When would the 28 days begin to run. Again, it is quite clear from the above condition that the stated time for completion would start to run on the happening of an event and that is on the date of issuance of the State's Consent to Assign and /or when that fact is brought to the attention of the Defendant.
This brings me to the related and most important question and that is has the State's Consent been issued and that fact brought to the Defendant's attention. There is no evidence either from the Plaintiff himself or his witness that the State's Consent to assign has been issued. Neither was the Consent, if any, produced in evidence or exhibited to the affidavit in support of the application. The only time there was ever a reference to the consent was when the Defendant attempted to give hearsay evidence that he was told by his advocate that the consent had expired and this evidence was shut out by Mr. Jearey.
The notice which was given on 13th February, 1989 to the Defendant's then advocates, T.C. Chalanshi & Co. was not produced in Court and it is not clear from the evidence whether that notice or communication was made pursuant to Condition 4 of the Special Conditions of the Contract and since it was not produced in Court for the Court to see its nature the Court will not assume that that notice was informing the Defendant that the State's Consent to assign had been issued and that completion should take place within 28 days. That would be too much to assume.

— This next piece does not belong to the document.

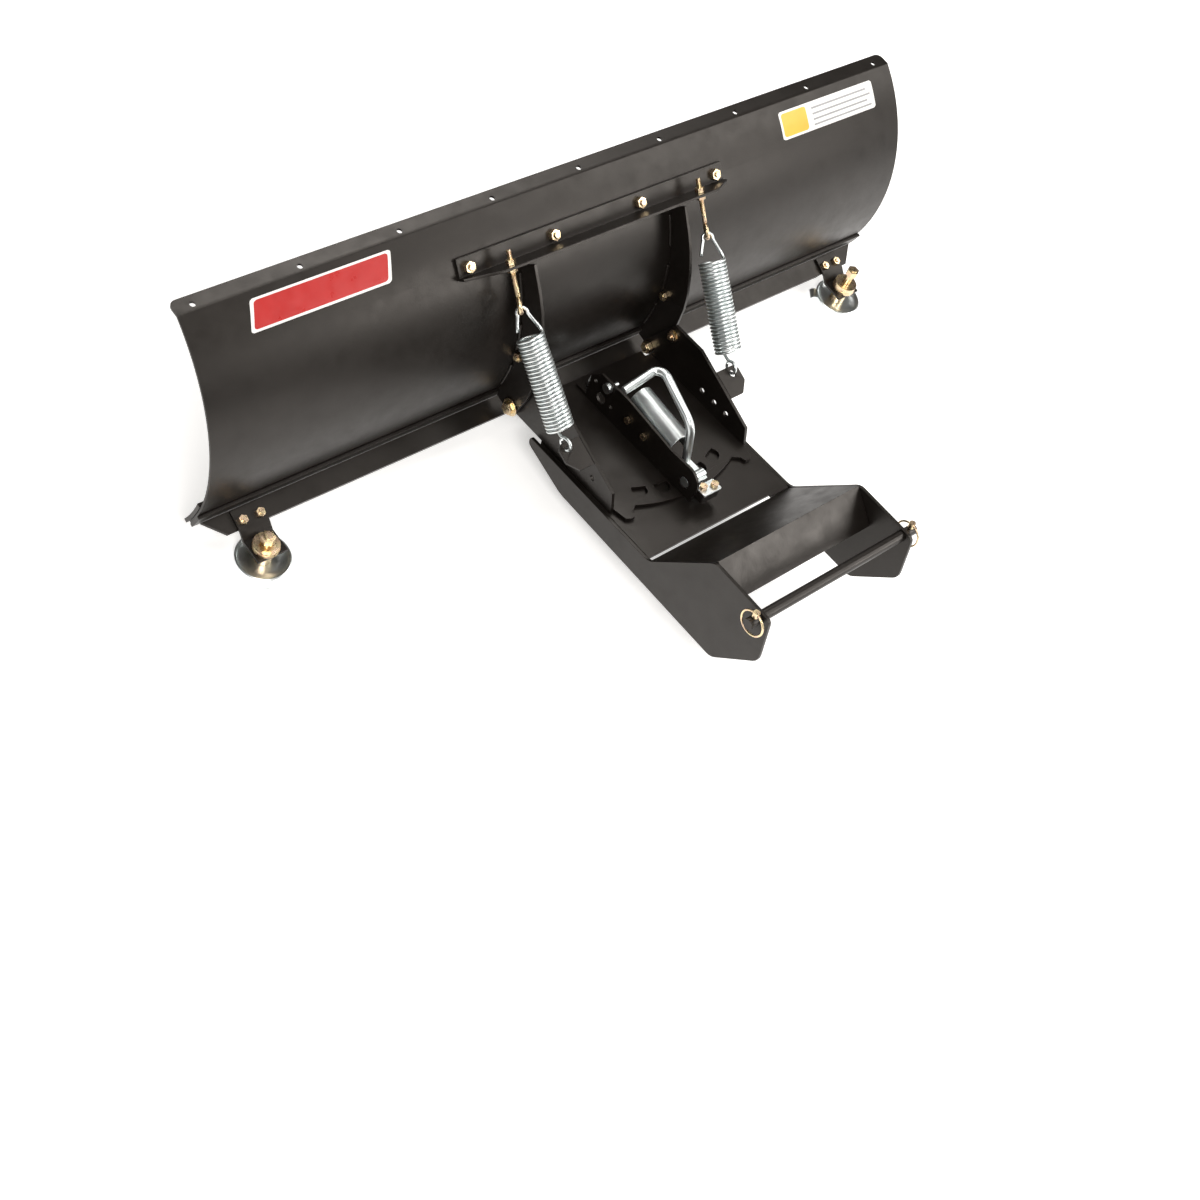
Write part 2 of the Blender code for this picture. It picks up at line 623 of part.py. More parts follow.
def make_blade(blade):
    """Everything that trips with the moldboard."""
    hang(make_moldboard(), blade)
    front = REAR_RADIUS - SHEET - GAP
    hang(rolled_bar("wear_bar", front - WEAR_BAR, front, WEAR_BAR_STEPS, BAR_HALF_WIDTH), blade)
    back = REAR_RADIUS + GAP
    hang(rolled_bar("backing_bar", back, back + BACKING_BAR, BACKING_BAR_STEPS,
                    BAR_HALF_WIDTH), blade)
    hang(make_bottom_angle(), blade)
    hang(make_spring_bracket(), blade)
    for side in (LEFT, RIGHT):
        label = SIDE_NAMES[side]
        hang(make_rib(side), blade)
        hang(make_eye_bolt(side), blade)
        hang(make_shoe_bracket(side), blade)
        outward = frame_from((side * RIB_X[1], *RIB_BOLT), (0, 1, 0), (side, 0, 0))
        hang(bolt("rib_bolt_" + label, YELLOW_ZINC, outward, (RIB_BOLT_RADIUS, 7.0), (GAP, 6),
                  (-12, 9), nut=(-11, -5 - GAP)), blade)
        for where, place_x in zip(("outer", "inner"), BRACKET_BOLT_X):
            frame = shifted(BRACKET_FACE, side * place_x, 0)
            made = bolt("bracket_bolt_" + where + "_" + label, YELLOW_ZINC, frame, (4, 8.5),
                        (BRACKET_THICK + GAP, 11), (-4.5, 14))
            cap = drum("cap", YELLOW_ZINC, frame, 9, -7, -SHEET - 2 * GAP, sides=20)
            hang(join(made, cap), blade)
        for where, place_x in zip(("outer", "inner"), SHOE_BOLT_X):
            frame = shifted(shoe_slope_frame(), side * place_x, 0)
            hang(bolt("shoe_bolt_" + where + "_" + label, YELLOW_ZINC, frame, (3.5, 6.8),
                      (GAP, 6), (-13, 9), nut=(-14.5, -2 * ANGLE_THICK - 0.8)), blade)


def make_deck_frame(root):
    """The push frame: deck, two side plates, the bent ramp and the king bolt."""
    nose = [(DECK_HALF_WIDTH, DECK_REAR), (DECK_HALF_WIDTH, -150), (60, -218), (-60, -218),
            (-DECK_HALF_WIDTH, -150), (-DECK_HALF_WIDTH, 93), (-102, 93), (-102, DECK_REAR)]
    king = circle(0, KING_U, KING_RADIUS + GAP)
    hang(plate("deck_plate", BLACK, DECK, nose, *DECK_PLATE, [king]), root)
    side_outline = [(-168, -6), (-168, -19), (-86, -47), (242, -52), (309, 17), (300, 92),
                    (192, 96), (94, -6)]
    side_outline = softened(side_outline, 9)
    for side in (LEFT, RIGHT):
        low, high = sorted(side * x for x in FRAME_SIDE_X)
        hang(plate("frame_side_" + SIDE_NAMES[side], BLACK, DECK_SECTION, side_outline, low, high,
                   [circle(*HITCH, HITCH_RADIUS + GAP)]), root)
    ramp = [(94.5, -6), (192, 96.5), (235, 53.5), (232.2, 50.7), (192.1, 90.9), (97.4, -8.8)]
    hang(plate("ramp_plate", BLACK, DECK_SECTION, ramp, -DECK_HALF_WIDTH, DECK_HALF_WIDTH), root)
    frame = shifted(DECK, 0, KING_U)
    hang(bolt("king_bolt", ZINC, frame, (KING_RADIUS, 13), (5.2, 16), (-20, 20),
              nut=(-22, DECK_PLATE[0] - GAP)), root)


def make_swivel(swivel):
    """The swivel plate, its walls, the spring ears and the pivot bolts."""
    half = WALL_X[0] - GAP
    rear = arc(0, KING_U, SWIVEL_ARC_RADIUS, 65, 115, 14)
    right_half = [(half, NUT_NOTCH[1]), (half, 2), (124, 22), (118, 26), (110, 26), (107, 17)]
    left_half = [(-x, u) for x, u in reversed(right_half)]
    outline = [(-NUT_NOTCH[0], -222), (NUT_NOTCH[0], -222), NUT_NOTCH] + right_half + rear + left_half
    outline += [(-NUT_NOTCH[0], NUT_NOTCH[1])]
    holes = [circle(0, KING_U, KING_RADIUS + GAP)]
    for index in range(-2, 3):
        turn = index * DETENT_PITCH
        x = DETENT_RADIUS * math.sin(turn)
        u = KING_U + DETENT_RADIUS * math.cos(turn)
        slot = arc(0, 0, DETENT_SIZE, 8, 172, 10)
        slot += [(-DETENT_SIZE + 1, -5.5), (DETENT_SIZE - 1, -5.5)]
        holes.append([(x + a * math.cos(turn) + b * math.sin(turn),
                       u - a * math.sin(turn) + b * math.cos(turn)) for a, b in slot])
    hang(plate("swivel_plate", BLACK, DECK, outline, -SWIVEL_THICK, 0, holes), swivel)
    boss = arc(*PIVOT_DECK, PIVOT_BOSS_RADIUS, 170, 270, 6)
    wall = boss + [(-200, -5), (0, -5), (0, 2), WALL_REAR, WALL_TOP, (-185, 79.5)]
    bores = [circle(*PIVOT_DECK, PIVOT_BOLT_RADIUS + GAP)]
    bores += [circle(u, 20, 4.5, 14) for u in (-101, -74, -48)]
    for side in (LEFT, RIGHT):
        label = SIDE_NAMES[side]
        low, high = sorted(side * x for x in WALL_X)
        hang(plate("swivel_wall_" + label, BLACK, DECK_SECTION, wall, low, high, bores), swivel)
        inner = WALL_X[1] + GAP
        ear = [(inner, 0), (EAR_OUTER_X - 7, 0), (EAR_OUTER_X, 7), (EAR_OUTER_X, 27),
               (EAR_OUTER_X - 15, EAR_LENGTH), (inner, EAR_LENGTH)]
        ear = [(side * x, along) for x, along in ear]
        hole = circle(side * EAR_HOLE[0], EAR_HOLE[1], EAR_HOLE_RADIUS)
        hang(plate("spring_ear_" + label, BLACK, EAR_FACE, ear, -EAR_THICK, 0, [hole]), swivel)
        outward = frame_from((side * RIB_X[1], *PIVOT), (0, 1, 0), (side, 0, 0))
        made = bolt("pivot_bolt_" + label, YELLOW_ZINC, outward, (PIVOT_BOLT_RADIUS, 10),
                    (2, 9.5), (-23, 5), nut=(-21.5, -13 - GAP))
        washer = drum("washer", YELLOW_ZINC, outward, 14, GAP, 2.6, sides=24)
        hang(join(made, washer), swivel)


def ear_face():
    """The frame on top of the ears: X across, Y down the walls' sloping edge."""
    run = Vector((0, WALL_REAR[0] - WALL_TOP[0], WALL_REAR[1] - WALL_TOP[1])).normalized()
    rise = (EAR_START_U - WALL_TOP[0]) / run.y * run.z
    normal = Vector((1, 0, 0)).cross(run)
    start = Vector((0, EAR_START_U, WALL_TOP[1] + rise))
    return DECK @ frame_from(start, (1, 0, 0), normal)


EAR_FACE = ear_face()


def make_latch(root, latch):
    """The angle latch: its fixed bracket with cover and spring, and the lever that lifts."""
    low, high = LATCH_PLATE_X
    tail = arc(24, 27, 25, -35, 85, 12)
    blade = [(-190, 0.6), (45, 0.8)] + tail + [(-15, 50), (-115, 61), (-172, 60), (-190, 42)]
    holes = [circle(*LATCH_SHAFT, LATCH_SHAFT_RADIUS + 1.5), circle(-179, 40, 3.5, 12),
             circle(-139, 22, 3.5, 12), circle(-161, 21, 9), circle(-102, 31, 3.3, 12),
             circle(-66, 31, 3.3, 12), circle(-152, 51, 3.3, 12)]
    plate_piece = plate("latch_bracket", BLACK, DECK_SECTION, blade, low, high, holes)
    foot = plate("foot", BLACK, DECK, [(-15, -212), (high - 0.4, -212), (high - 0.4, -179),
                                       (-15, -179)], 0.7, 4.8,
                 [circle(0, KING_U, KING_RADIUS + GAP)])
    hang(join(plate_piece, foot), root)
    for label, (u, n) in (("front", (-102, 31)), ("rear", (-66, 31))):
        frame = frame_from(DECK @ (Vector((high, u, n)) * MM) / MM, (0, 0, 1), (1, 0, 0))
        hang(bolt("cover_bolt_" + label, YELLOW_ZINC, frame, (3, 6), (GAP, 4.5), (-3.8, 3)), root)
    frame = frame_from(DECK @ (Vector((high, -152, 51)) * MM) / MM, (0, 0, 1), (1, 0, 0))
    hang(bolt("latch_spring_bolt", ZINC, frame, (3, 8), (GAP, 7), (-16, 5), head_sides=20), root)
    front = Vector((COVER_X, *COVER_FRONT))
    along = Vector((COVER_X, *COVER_REAR)) - front
    cover_frame = DECK @ frame_from(front, (1, 0, 0), along)
    outer = arc(0, 0, COVER_RADIUS, 0, -180, 14)
    inner = arc(0, 0, COVER_RADIUS - COVER_THICK, -180, 0, 14)
    skirt = 16.0
    shell = [(COVER_RADIUS, skirt)] + outer + [(-COVER_RADIUS, skirt)]
    shell += [(-COVER_RADIUS + COVER_THICK, skirt)] + inner
    shell += [(COVER_RADIUS - COVER_THICK, skirt)]
    hang(plate("latch_cover", ZINC, cover_frame, shell, 0, along.length), root)
    turns = 11
    steps = turns * COIL_SIDES
    coil = []
    for index in range(steps + 1):
        turn = math.tau * index / COIL_SIDES
        coil.append((9 * math.cos(turn), 9 * math.sin(turn), 6 + 80 * index / steps))
    hang(rod("latch_spring", ZINC, cover_frame, coil, 1.2, detail=1), root)
    block = [(-16.5, 43), (17.3, 43), (17.3, 60), (-16.5, 60)]
    hang(plate("latch_block", BLACK, DECK, softened(block, 2), 9, 24.5), root)
    clamp = [(-16.5, 42), (17.3, 42), (17.3, 62), (-16.5, 62)]
    bolts = ((9, 49), (-9, 53))
    hang(plate("latch_clamp", ZINC, DECK, softened(clamp, 2), 24.8, 27.6,
               [circle(x, u, 3.3, 12) for x, u in bolts]), root)
    for label, (x, u) in zip(("left", "right"), bolts):
        hang(bolt("clamp_bolt_" + label, YELLOW_ZINC, shifted(DECK, x, u, 27.6), (3, 6.2),
                  (GAP, 5.5), (-2.8, 3)), root)
    path = [(60, -98, 112), (6, -97, 128), (0, -84, 131), (0, -12, 92), (0, 0, 31), (0, 2, 1)]
    path = softened(path, 16, count=6, closed=False)
    hang(rod("latch_lever", ZINC, DECK, path, LATCH_ROD, detail=4), latch)
    tongue = [(-14, -8), (14, -8), (14, 36), (-14, 36)]
    made = plate("latch_tongue", ZINC, DECK, softened(tongue, 4), 20.5, 25,
                 [circle(0.3, 1.0, LATCH_ROD + 1.0)])
    shaft_frame = shifted(DECK_SECTION, *LATCH_SHAFT)
    hang(join(made, drum("shaft", ZINC, shaft_frame, LATCH_SHAFT_RADIUS, -15, high)), latch)


def make_hitch(hitch, rings):
    """The hitch pin with a lynch pin and a ring at each end."""
    frame = shifted(DECK_SECTION, *HITCH)
    pin = drum("hitch_pin", BLACK, frame, HITCH_RADIUS, -HITCH_HALF_LENGTH, HITCH_HALF_LENGTH)
    cutters = []
    for side in (LEFT, RIGHT):
        cross = shifted(DECK, side * LYNCH_X, *HITCH)
        cutters.append(drum("hole", ZINC, cross, LYNCH_RADIUS + GAP, -12, 12, sides=12))
    hang(cut(pin, *cutters), hitch)
    for side in (LEFT, RIGHT):
        label = SIDE_NAMES[side]
        cross = shifted(DECK, side * LYNCH_X, *HITCH)
        lynch = drum("lynch_pin_" + label, YELLOW_ZINC, cross, LYNCH_RADIUS, -12, 15, sides=12)
        head = drum("head", YELLOW_ZINC, cross, 4.6, 10, 19, sides=12)
        bore_frame = shifted(cross, 0, 0, RING_HANG) @ Matrix.Rotation(math.pi / 2, 4, "X")
        bore = drum("bore", YELLOW_ZINC, bore_frame, RING_WIRE + 0.9, -8, 8, sides=10)
        hang(cut(join(lynch, head), bore), hitch)
        turns = [math.radians(4 + 352 * index / 26) for index in range(27)]
        points = [(0.0, RING_RADIUS * math.sin(turn),
                   RING_HANG + RING_RADIUS * (math.cos(turn) - 1)) for turn in turns]
        ring = rod("lynch_ring_" + label, YELLOW_ZINC, cross, points, RING_WIRE)
        hang(ring, rings[side])


def main():
    """Build the whole assembly, with an empty on the axis of each joint."""
    root = pivot_empty("push_frame", PLAN)
    swivel = pivot_empty("swivel", shifted(DECK, 0, KING_U), root)
    blade = pivot_empty("blade", Matrix.Translation(Vector((0, *PIVOT)) * MM), swivel)
    latch = pivot_empty("latch", shifted(DECK, 0, *LATCH_SHAFT), root)
    hitch = pivot_empty("hitch", shifted(DECK, 0, *HITCH), root)
    make_deck_frame(root)
    make_swivel(swivel)
    make_blade(blade)
    make_latch(root, latch)
    rings = {}
    for side in (LEFT, RIGHT):
        label = SIDE_NAMES[side]
        place = shifted(DECK, side * LYNCH_X, HITCH[0], HITCH[1] + RING_HANG)
        rings[side] = pivot_empty("ring_axis_" + label, place, hitch)
        stem = pivot_empty("shoe_axis_" + label, shifted(PLAN, side * SHOE_X, SHOE_Y), blade)
        dish, stem_piece, spacer = make_shoe(side)
        hang(dish, stem)
        hang(stem_piece, stem)
        hang(spacer, blade)
        lower, upper, _ = spring_frames(side)
        coil_axis = pivot_empty("spring_axis_" + label, lower, swivel)
        hook_axis = pivot_empty("hook_axis_" + label, upper, coil_axis)
        coil, hook = make_spring(side)
        hang(coil, coil_axis)
        hang(hook, hook_axis)
    make_hitch(hitch, rings)


main()
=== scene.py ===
"""Looks of the ATV plow blade: finishes, trip springs, threads, welds, panels, light and camera."""

import json
import math

import bmesh
import bpy
from mathutils import Matrix, Vector, noise


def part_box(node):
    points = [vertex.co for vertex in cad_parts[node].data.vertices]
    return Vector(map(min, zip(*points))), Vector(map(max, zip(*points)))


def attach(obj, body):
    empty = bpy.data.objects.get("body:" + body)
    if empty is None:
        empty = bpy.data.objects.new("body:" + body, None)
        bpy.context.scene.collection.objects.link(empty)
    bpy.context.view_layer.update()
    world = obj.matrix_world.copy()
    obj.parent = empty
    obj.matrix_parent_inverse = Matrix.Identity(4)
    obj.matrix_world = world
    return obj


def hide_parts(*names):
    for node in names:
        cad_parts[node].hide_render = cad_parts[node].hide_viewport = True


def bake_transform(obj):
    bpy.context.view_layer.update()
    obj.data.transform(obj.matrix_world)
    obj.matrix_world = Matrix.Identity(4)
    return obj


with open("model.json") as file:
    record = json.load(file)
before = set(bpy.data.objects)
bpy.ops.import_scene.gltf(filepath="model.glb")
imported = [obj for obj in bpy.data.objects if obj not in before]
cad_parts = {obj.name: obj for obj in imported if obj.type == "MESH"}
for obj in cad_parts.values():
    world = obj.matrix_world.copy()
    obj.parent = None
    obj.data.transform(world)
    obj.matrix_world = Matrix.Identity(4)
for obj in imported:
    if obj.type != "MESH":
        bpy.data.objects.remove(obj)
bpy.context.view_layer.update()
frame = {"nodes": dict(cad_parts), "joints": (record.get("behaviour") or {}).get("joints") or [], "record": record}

MM = 0.001
NODES = frame["nodes"]
JOINTS = {joint["name"]: joint for joint in frame["joints"]}
SIDES = {"left": 1, "right": -1}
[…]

The Court is therefore unable to make a finding that the State's Consent to Assign has been issued in this matter and that being the case I hold that the time for completion has not started to run and there can be no completion without the consent.
The Court therefore finds for the Defendant and holds that the Contract has not be rescinded. It is still valid.
Had the application been brought on the ground of failure to pay the agreed deposit of K18,000 the outcome may have been different.
For the foregoing reasons the application must be and is refused with costs to be taxed in default of agreement.